The main reason why Britain rejected this compact, is that they are not willing to allow the European Commission to have oversight over their budget – and eventually also over financial institutions like the Bank of England in the City of London. (On the City, see my article posted on 8 January 2012 on this blog, “Predicting a war against Iran? An inquiry into war and peace cycles”.) Although Britain could in principle veto the use of EU institutions to monitor the compact, they did not do so because that would have excluded them from any further involvement in the ongoing process of fiscal integration in the EU. Such a step would also not stop the other countries from proceeding with their plans – it would only result in Britain losing its influence in the EU.
The implications of the fiscal compact
Although this compact will not result in a full fiscal union whereby the whole eurozone is managed as a single economy, it is still an important step in that direction. Mario Draghi, the president of the European Central Bank, said: “It is the first step toward a fiscal union”. Various other measures are also foreseen for the future, including the issuing of euro bonds, underwritten by all euro countries, the enlargement of the ESM (the stability fund) to E 1000 billion, an expansion of the role of the European Central Bank (ESB) to become a lender of last resort (the ECB is already involved in buying the bonds of euro countries like Greece and Italy), as well as some form of financial tax. Countries like Germany and France do not want to move too fast with this process of fiscal integration since that will reduce the pressure on countries with large debt burdens to restructure their economies. The sword that hangs over those countries because of the present financial crisis is forcing them to make the necessary structural corrections that they will not otherwise do.
The most important outcome of this compact is that it allows a group of countries within the framework of the EU to proceed with further integration in spite of the opposition from other countries. Although the compact falls outside the formal EU treaties, EU institutions like the European Commission, the EU Court of Justice en possibly the ECB (the central bank) are nevertheless involved in the implementation thereof. It may well be that this compact sets a precedent according to which some euro countries could integrate even further in future, and still make use of EU institutions. In this regard one could remind oneself of the objective stated in most of the previous EU treaties, namely to move towards “an ever closer union”. One could think that a group of countries would eventually take the step towards a full political union, forming a “United States of Europe”.

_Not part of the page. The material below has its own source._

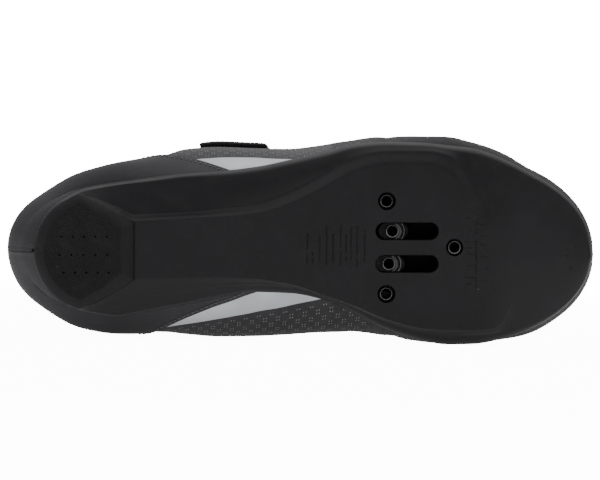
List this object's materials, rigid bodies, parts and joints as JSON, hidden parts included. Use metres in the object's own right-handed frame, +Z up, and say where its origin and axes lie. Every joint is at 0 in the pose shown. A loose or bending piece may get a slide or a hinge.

What is also important, is that this treaty (in contrast with the EU treaties) come into force when enough (i.e. not all) countries have approved it. When the parliaments of 12 euro countries have approved it, it will come into force. This solves the problem of treaties being stalled when they are rejected in some EU countries whose constitutions require referendums. It is expected that other similar treaties will follow this example in future. This will result in an acceleration of the process of integration within the framework of the eurozone.
Another important precedent set during the euro crisis is that unelected leaders came to power in those countries overwhelmed by the crisis, namely in Greece and Italy. This could in future open the door for other leaders to use crisis situations to come to power. Such crises would not necessarily be of a financial nature – think of military crises. In the time of the Roman Republic, it was exactly during periods of military crises that the generals took over the reins – and this led to the establishment of the Roman Empire.

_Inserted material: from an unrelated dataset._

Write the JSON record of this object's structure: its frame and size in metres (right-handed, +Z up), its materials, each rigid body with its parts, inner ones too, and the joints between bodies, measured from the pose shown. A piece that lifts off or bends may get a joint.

An eschatological perspective
Although this compact is but a small step on the way, the implications and the example set by it, are of great importance when it comes to the eschatological study of end time events. In my book, “Die Arabiese Opstande” (The Arabic Uprisings) (Aug. 2011), I proposed that such a multi-speed Europe would come into being, allowing the euro countries to proceed with fiscal integration in spite of British resistance. This is exactly what happened since December 2011. I also mentioned in an article written during the height of the financial crisis (in contrast with the view of many other observers) that the crisis will not lead to the disintegration of the eurozone; it will rather lead to further integration of the eurozone (see the article posted on 10 October 2011 on this blog: “Gaan Griekeland in die Eurosone bly? - 'n eskatologiese perspektief). This is exactly what happened.

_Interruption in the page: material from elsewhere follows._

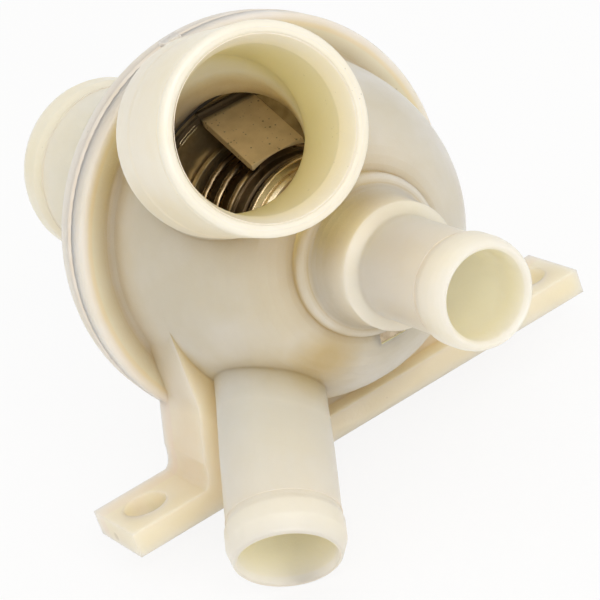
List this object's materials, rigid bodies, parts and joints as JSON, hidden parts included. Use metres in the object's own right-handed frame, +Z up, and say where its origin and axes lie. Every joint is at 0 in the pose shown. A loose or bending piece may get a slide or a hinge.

But why is a multi-speed EU important from an eschatological perspective? The answer is simple: it allows some EU countries to proceed with integration, leaving others behind. This could eventually lead to ten countries in the heart of Europe deciding to proceed towards full political integration – which will be a fulfilment of Bible prophecy that a kingdom of ten (symbolized as ten toes or horns) will arise in the end times within the framework of a restored Roman Empire. Geographically speaking, the EU is already beginning to look more and more like such an empire. (See my article on 22 January 2012 on this blog: “Die tien horings van Daniël 7, waarna verwys dit?”). When these countries appoint a leader over them, he could very well be the final Antichrist. In this regard, it is remarkable that the recent appointment of unelected leaders over some euro countries could set a precedent for the countries that proceed with political integration, to also appoint a leader over them. If the events from the time of the Roman Empire are an indication, one can expect someone like the Roman emperors of old to eventually come to power in the EU.
The fiscal compact that was signed on 2 March 2012 is a very important event in the framework of the EU. It allows a core group of countries to proceed towards a fiscal union, with their economies centrally managed – and that in spite of Britain's opposition. It set a precedent according to which an even smaller group of countries could also eventually integrate politically. It is in this regard that these events correspond with our expectations about the fulfillment of Bible prophecies – according to the prophecy in Daniel 7 about the ten horns (or the prophecy in Daniel 2 about the ten toes) there will eventually be a group of countries that will rise within the framework of a restored Roman Empire. Furthermore, the appointment of unelected leaders in some euro countries sets a precedent according to which countries that integrate politically, could also appoint a leader over them. This will agree with the prophecy according to which the mentioned ten “kings” will appoint a leader over them. When such a person is appointed, and he (maybe not the first one to be appointed) begin to operate like the emperors of old – being above all presidents and kings – we can expect the time of the final Antichrist to be at hand.
Although the time of the end has not yet arrived, it is clear that the current events could be an important step in that direction. We will have to wait and see how the situation unfolds further, and whether these prophecies will be fulfilled in our own time.